Design Automation and Optimization for Memory-Bound Application Accelerators

Abstract

As we witness the breakdown of Dennard scaling, we can no longer get faster computers by shrinking transistors without increasing power density. Yet, the amount of data to be processed has never stopped growing. The limited power budget builds a “power wall” between the ever-increasing demand for computation and the available computer hardware, which forces computer scientists to seek not only performant, but also power efficient computation solutions, especially in data centers. Moreover, the wide performance gap between the computation units and the memory builds a “memory wall” and limits performance from another dimension.
In the past decade, field-programmable gate arrays (FPGAs) have been rapidly adopted in data centers, thanks to their low power consumption and the reprogrammability that assemble highly power-efficient accelerators for memory-bound applications. Meanwhile, C-based high-level synthesis (HLS) has been growing as the FPGA acceleration market grows, bringing “hard-to-program” FPGA accelerators to a broader community in many application domains. However, to create efficient customized accelerators, FPGA-related expertise is still required for the domain experts when they write HLS C. To make it worse, even for experienced FPGA programmers, C-based HLS is often less productive compared with higher-level software languages, especially when an application cannot be easily programmed using the compiler directives designed for data-parallel programs.

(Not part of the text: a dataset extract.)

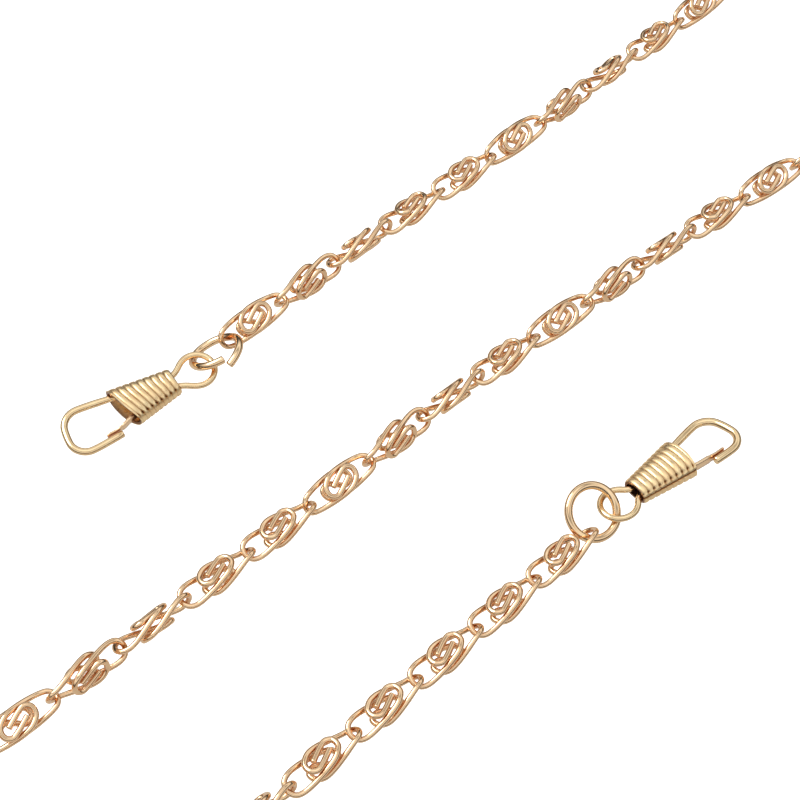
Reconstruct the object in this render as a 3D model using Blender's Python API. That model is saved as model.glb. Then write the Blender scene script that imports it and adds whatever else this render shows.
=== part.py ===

This dissertation aims to address these two issues for domain-specific customizable accelerators for memory-bound applications with both regular and irregular memory access patterns. For memory-bound applications with regular memory accesses, we select stencil application as a representative for their complex data dependency that is challenging to optimize. We present SODA (Stencil with Optimized Dataflow Architecture) as a domain-specific compiler framework for FPGA accelerators. We show that by adopting theoretical analysis, model-driven design-space exploration, and domain-specific languages, programmers without FPGA expertise can build highly efficient stencil accelerators that outperform multi-thread CPUs by up to 3.3× with the memory bandwidth utilization improved by 1.65× on average. For memory-bound applications with irregular memory accesses, we select graph applications as a representative for their widespread presentation in various application domains. We first present TAPA (TAsk-PArallel) as a language extension to HLS, showing that convenient programming interfaces, universal software simulation, and hierarchical code generation can greatly improve productivity for task-parallel programs and reduce programmers’ burden. We then extend our effort to support dynamically scheduled memory accesses to cover more applications and further improve productivity. Finally, we show with two case studies from real-world graph applications, i.e., single-source shortest path for neural image reconstruction and graph convolutional neural network for learning on graph structure, that customizable accelerators can achieve up to 4.9× speedup over state-of-the-art FPGA accelerators and 2.6× speedup over state-of-the-art multi-thread CPU implementation.